In the eras of the church’s defining Christological debates, it was not enough for the orthodox merely to attend to the Bible’s words, phrases, sentences, and paragraphs, since the meaning of those biblical forms was precisely what was up for grabs. Simplifying the matter drastically, we might say that two opposing kernels (Nicene orthodoxy and Arian Christology) were claiming identical husks (the shared language of Scripture). Arguably, the triumph of orthodoxy depended on being able to grasp the right kernel (the Bible’s message about the identity of Jesus) and fit it within a new, extra-biblical husk (the language of ousia). Ironically, given Leithart’s argument, it was the biblical kernel itself that pressured its defenders to set aside the biblical husk for a moment and cast about for a new one.

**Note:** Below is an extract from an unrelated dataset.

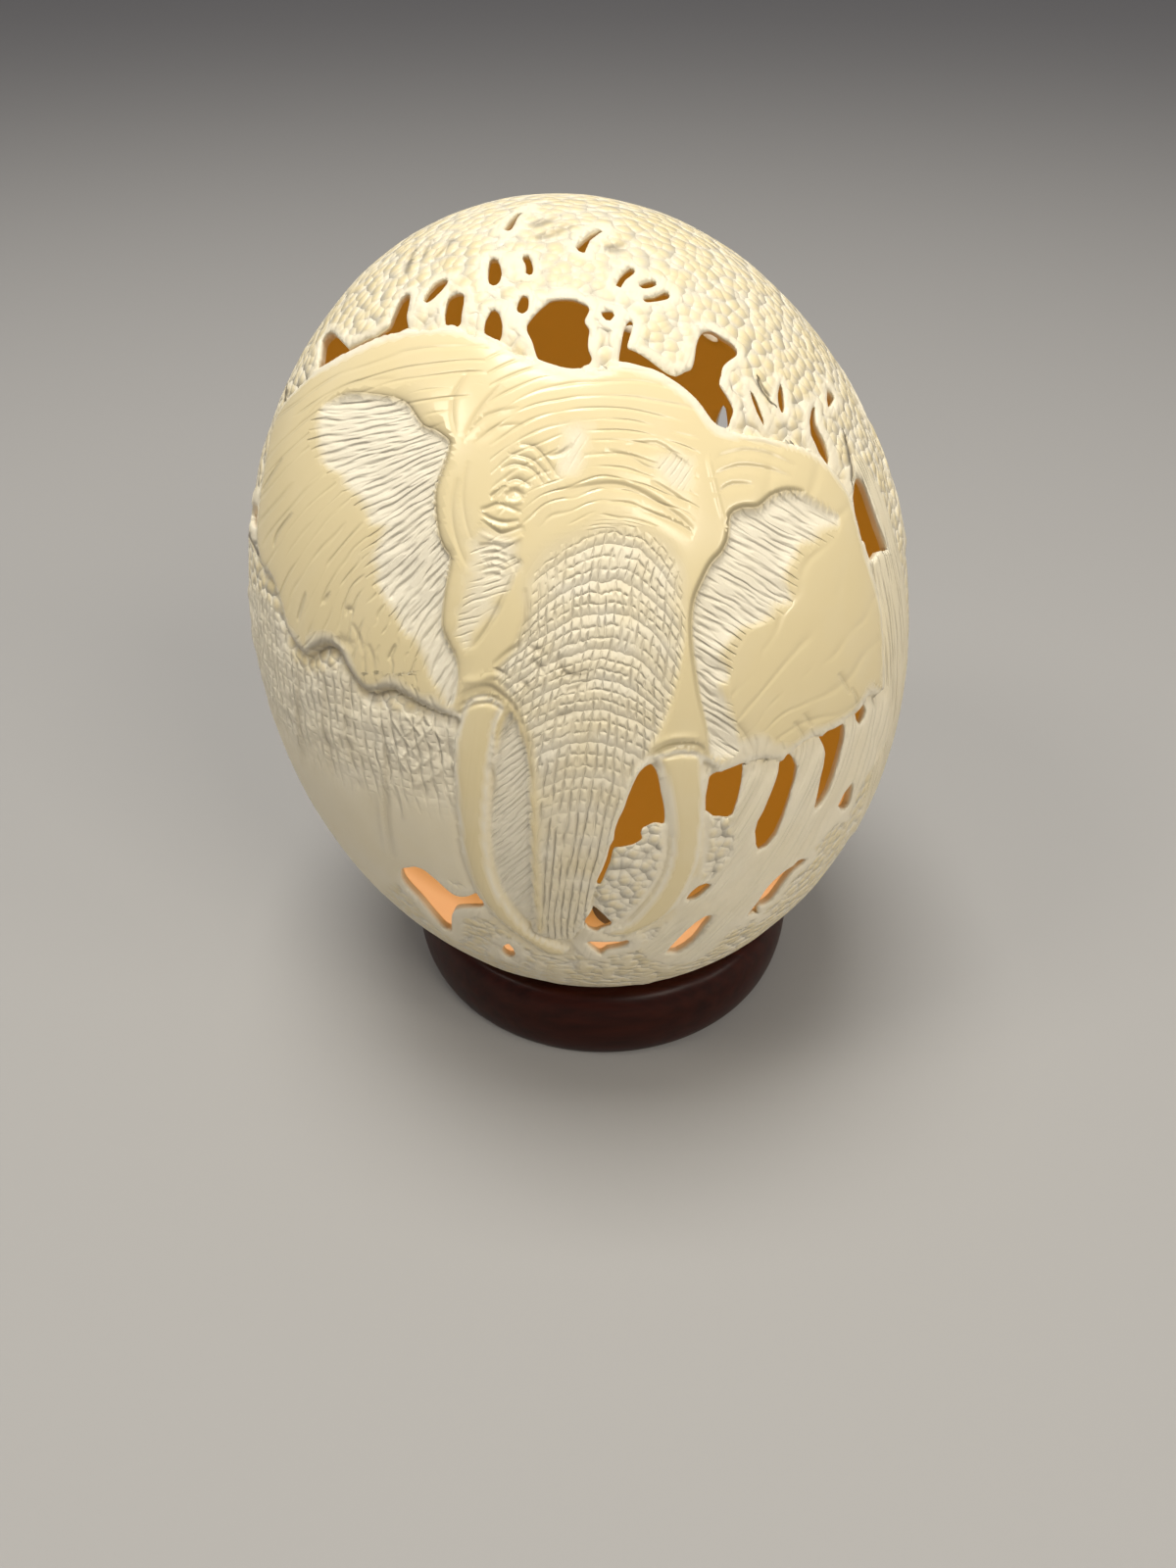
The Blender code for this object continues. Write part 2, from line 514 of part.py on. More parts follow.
def ring_profile():
    """The bead from its shoulder down its outer side to its foot, then the bore, as (radius, height)."""
    points = []
    for i in range(5):
        turn = math.pi / 2 * i / 5
        points.append((RING_SHOULDER_RADIUS + (RING_RADIUS - RING_SHOULDER_RADIUS) * math.sin(turn),
                       RING_WIDEST_HEIGHT + (RING_HEIGHT - RING_WIDEST_HEIGHT) * math.cos(turn)))
    for i in range(5):
        turn = math.pi / 2 * i / 4
        points.append((RING_FOOT_RADIUS + (RING_RADIUS - RING_FOOT_RADIUS) * math.cos(turn),
                       RING_WIDEST_HEIGHT * (1 - math.sin(turn))))
    return points + [(RING_BORE_RADIUS, 0.0), (RING_BORE_RADIUS, RING_HEIGHT)]


def turn_ring(collection, tools):
    """The wooden ring, turned round its own axis, with a seat that follows the egg."""
    bm = bmesh.new()
    loop = [bm.verts.new((radius, 0, height)) for radius, height in ring_profile()]
    for i, vertex in enumerate(loop):
        bm.edges.new((vertex, loop[(i + 1) % len(loop)]))
    mesh = bpy.data.meshes.new("wooden_ring")
    bm.to_mesh(mesh)
    bm.free()
    ring = add_object("wooden_ring", mesh, collection)
    screw = ring.modifiers.new("turning", "SCREW")
    screw.steps = RING_STEPS
    screw.render_steps = RING_STEPS
    screw.use_merge_vertices = True
    screw.merge_threshold = 0.00001
    ring.location = (RING_OFFSET, 0, 0)
    seat = ring.modifiers.new("seat", "BOOLEAN")
    seat.object = egg_solid("seat_tool", GROUND_DEPTH - SEAT_GAP, OUTSIDE_STEPS, tools)
    seat.object.matrix_world = egg_pose()
    seat.operation = "DIFFERENCE"
    seat.solver = "EXACT"
    ring.data.materials.append(material("dark_wood", (0.055, 0.018, 0.012), 0.38))
    return ring


def main():
    """Model the egg and its ring."""
    for old in list(bpy.data.objects):
        bpy.data.objects.remove(old)
    parts = bpy.data.collections.new("carved_ostrich_egg")
    tools = bpy.data.collections.new("cutters")
    for collection in (parts, tools):
        bpy.context.scene.collection.children.link(collection)
    carve_egg(parts, tools)
    turn_ring(parts, tools)
    for tool in tools.objects:
        tool.hide_render = True
        tool.display_type = "WIRE"


main()
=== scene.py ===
"""The looks of a carved and pierced ostrich egg that rests in a turned wooden ring.

The carving is worked out in millimetres in the egg's own frame, whose long axis is +Z, and every piece
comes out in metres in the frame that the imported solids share. The carved elephant faces -Y.
"""

from __future__ import annotations

import logging
import math
from collections.abc import Callable
from dataclasses import dataclass, field
from enum import Enum
from functools import partial

import bpy
import numpy as np
from mathutils import Euler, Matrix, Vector
from mathutils.geometry import delaunay_2d_cdt

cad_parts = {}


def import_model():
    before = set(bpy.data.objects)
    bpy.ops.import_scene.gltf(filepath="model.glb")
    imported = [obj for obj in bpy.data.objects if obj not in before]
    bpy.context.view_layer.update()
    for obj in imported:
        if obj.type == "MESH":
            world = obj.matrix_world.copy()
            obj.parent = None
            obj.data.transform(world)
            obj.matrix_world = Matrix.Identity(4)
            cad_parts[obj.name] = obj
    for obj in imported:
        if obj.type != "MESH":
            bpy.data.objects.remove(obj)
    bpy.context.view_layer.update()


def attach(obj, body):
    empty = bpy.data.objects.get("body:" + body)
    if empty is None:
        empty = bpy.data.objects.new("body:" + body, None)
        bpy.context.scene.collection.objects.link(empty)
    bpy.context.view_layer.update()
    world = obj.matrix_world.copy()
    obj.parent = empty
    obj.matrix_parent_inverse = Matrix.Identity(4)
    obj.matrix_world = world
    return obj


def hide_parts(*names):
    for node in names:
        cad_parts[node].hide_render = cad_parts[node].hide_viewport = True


LOG = logging.getLogger("carved_egg")
MM = 0.001
TRUNK_GRAIN = 21.0
Flat = tuple[float, float]

# Outlines and lines of the front, in millimetres of the drawing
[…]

It is, of course, a measure of the importance of Leithart’s study that it raises questions like these, and more besides. Deep Exegesis is a treasure trove of hermeneutical reflection by a master craftsman. It will repay careful rereading, by scholars as well as students. As for my scholar friend who continues his search for thoughtful, creative exegetes working for a renewed theological interpretation of Scripture amid the wreckage of late modernity, I mentioned Leithart to him last week over coffee. We would do well to learn from his reflections, I said, and then, take up the text—husk, kernel, and all—for ourselves, and read.

Wesley Hill is pursuing a PhD in New Testament studies at Durham University, UK. He is the author of Washed and Waiting: Reflections on Christian Faithfulness and Homosexuality (Zondervan).

1. I draw here on David Yeago’s brilliant essay “The New Testament and Nicene Dogma: A Contribution to the Recovery of Theological Exegesis,” Pro Ecclesia, Vol. 3 (1994), pp. 152-64, and on personal conversations with R. Michael Allen.